Review: Giuseppe Makes a Movie

Adam Rifkin’s documentary convincingly portrays the sense of community fostered by Giuseppe Andrews’s crazed passion.

Giuseppe Makes a Movie

Giuseppe Makes a Movie, Adam Rifkin’s eye-opening portrait of trailer-park underground filmmaking, reveals its moral character about halfway through, when Tiffany Naylor—one of many unknown eccentrics employed for on-screen purposes by DV-tape moviemaking wizard Giuseppe Andrews—confides of her musical ambitions to the camera. “I wanna be able to touch peoples’ lives with it,” she says before launching into an a cappella rendition of one of her songs in front of her fellow cast members. Her singing is occasionally off-key and warbly, but Rifkin hangs on this impromptu performance until it becomes an endearing display of vulnerability, even letting the song become a non-diegetic score to the subsequent scene. For a less sensitive filmmaker, this soul-bearing moment might have led to mockery; imagine a premature, dismissive hard cut, if not elision of the scene altogether. But Rifkin’s concentrated inclusion of it here suggests the fundamental compassion with which he approaches all of his subjects—even characters as goofily named as Vietnam Ron and Spit.

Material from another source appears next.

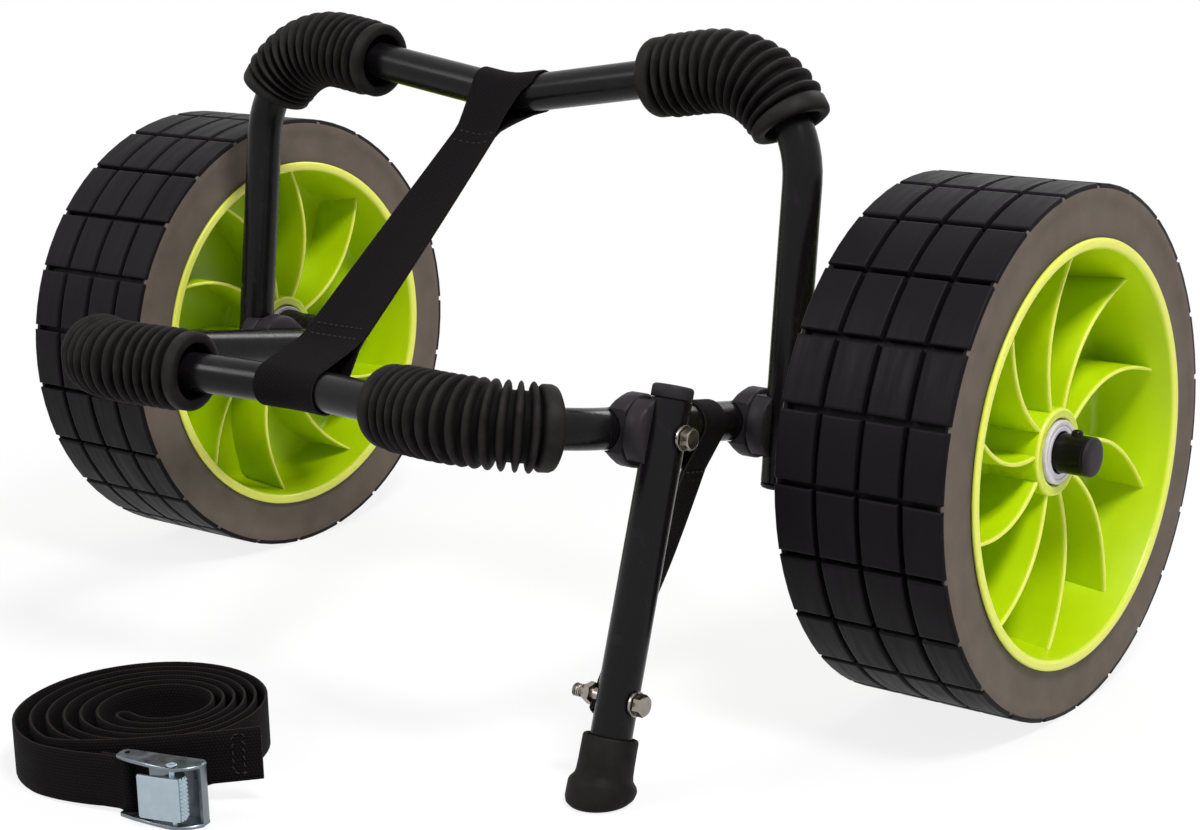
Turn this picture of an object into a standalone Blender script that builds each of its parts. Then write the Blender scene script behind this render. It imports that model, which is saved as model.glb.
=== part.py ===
"""A folding paddleboard cart on two wheels, with its kickstand down and a rolled tie-down strap.

Two bent tube frames cross at a pair of pivots. The front frame's ends are the axle stubs.
Metres, +Z up, +X to the cart's right, -Y to the front. The model stands on Z = 0.
"""
import math

import bmesh
import bpy
from mathutils import Matrix, Vector

MM = 0.001

# Fit
GAP = 0.3 * MM
RUNNING_GAP = 0.5 * MM

# Wheels
TYRE_RADIUS = 127 * MM
TYRE_ROWS = 23
TYRE_COLUMNS = 4
RIGHT_TREAD_PHASE = math.radians(178)
LEFT_TREAD_PHASE = math.radians(172)
TREAD_DEPTH = 4.5 * MM
TREAD_GROOVE = 3.0 * MM
RIM_LIP_RADIUS = 102 * MM
RIM_SEAT_RADIUS = 98 * MM
RIM_WIDTH = 90.6 * MM
RIM_LIP_WIDTH = 2.0 * MM
RIM_WALL = 3.5 * MM
RIM_DRAFT = 2.0 * MM
RIM_SIDES = 28
TYRE_WIDTH = RIM_WIDTH - 2 * (RIM_LIP_WIDTH + GAP)
WEB_THICKNESS = 6 * MM
HUB_RADIUS = 21.5 * MM
HUB_LENGTH = 65 * MM
HUB_DRAFT = 1.5 * MM
HUB_BORE_PLAY = 1.5 * MM
WEB_INTO_HUB = 4.3 * MM
RIB_INTO_HUB = 1.5 * MM
RIB_INTO_BARREL = 1.0 * MM
RIB_COUNT = 10
RIB_THICKNESS = 2.4 * MM
RIB_DROP_AT_RIM = 11 * MM
RIB_SWEEP = math.radians(18)
RIB_BOW = 5.5 * MM
RIB_STEPS = 3
RIGHT_RIB_PHASE = math.radians(85)
LEFT_RIB_PHASE = math.radians(83.7)
BUSH_RADIUS = 16 * MM
BUSH_LENGTH = 12 * MM
BUSH_FLANGE = 1.0 * MM

# Bent tubes
TUBE_RADIUS = 9.5 * MM
TUBE_WALL = 1.5 * MM
TUBE_SIDES = 12
BEND_STEPS = 5
DIP_STEPS = 2
AXLE_BEND_STEPS = 4
FINE_STEPS = 15
AXLE_HALF_LENGTH = 304.5 * MM
WHEEL_FROM_END = 48.4 * MM
WHEEL_TRACK = 2 * (AXLE_HALF_LENGTH - WHEEL_FROM_END)
AXLE_BEND_RADIUS = 40 * MM
CORNER_RADIUS = 50 * MM
DIP_BEND_RADIUS = 60 * MM
DIP_DEPTH = 26 * MM
ARM_X = 155 * MM
ARM_LENGTH = 237 * MM
ARM_RISE = math.radians(10.0)
LEG_X = 179 * MM
LEG_HEIGHT = 173 * MM
LEG_BELOW_PIVOT = 27 * MM
LEG_LEAN = math.radians(8.0)
FOLD_PIVOT_DISTANCE = 68.3 * MM
TUBE_PLUG_HEAD = 2.5 * MM
TUBE_PLUG_STEM = 10 * MM

# Grips
GRIP_RADIUS = 22 * MM
GRIP_VALLEY = 18.5 * MM
GRIP_COLLAR = 7 * MM
GRIP_RIBS = 13
GRIP_MOUTH_RADIUS = 14 * MM
GRIP_MOUTH_DEPTH = 10 * MM
GRIP_EDGE = 1.0 * MM
GRIP_ON_CROSSBAR = 76 * MM
GRIP_ON_SIDE = 14 * MM
GRIP_SIDES = 8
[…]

Once a principal character in Detroit Rock City, the closest thing to a claim to fame in Rifkin’s eclectic body of work, Giuseppe is now a willfully impoverished outsider artist slumming it in the trailer-park communes and strip-mall voids outside major cities. Giuseppe Makes a Movie documents the production of 2007’s Garbanzo Gas, made when its director was still the lone staple of the Ventura, California independent scene; reportedly, he’s since migrated the enterprise to Austin. After watching Giuseppe Makes a Movie, it’s easy to lament the relocation, as the film so convincingly portrays the sense of community fostered by Giuseppe’s crazed passion. When in Ventura, Giuseppe repeatedly cast a band of America’s rejected souls—junkies, homeless people, war veterans, ex-cons—as the nonsense-spouting yahoos in his vulgar motel-room farces, which recall Trash Humpers without the mounting air of dread. As depicted by Rifkin’s camera, a roaming consumer-grade handicam transparently and welcomingly integrated into Giuseppe’s life, the nano-budget filmmaker is prone to such hires less out of a social worker’s sense of duty than a boundless sympathy for the outsider.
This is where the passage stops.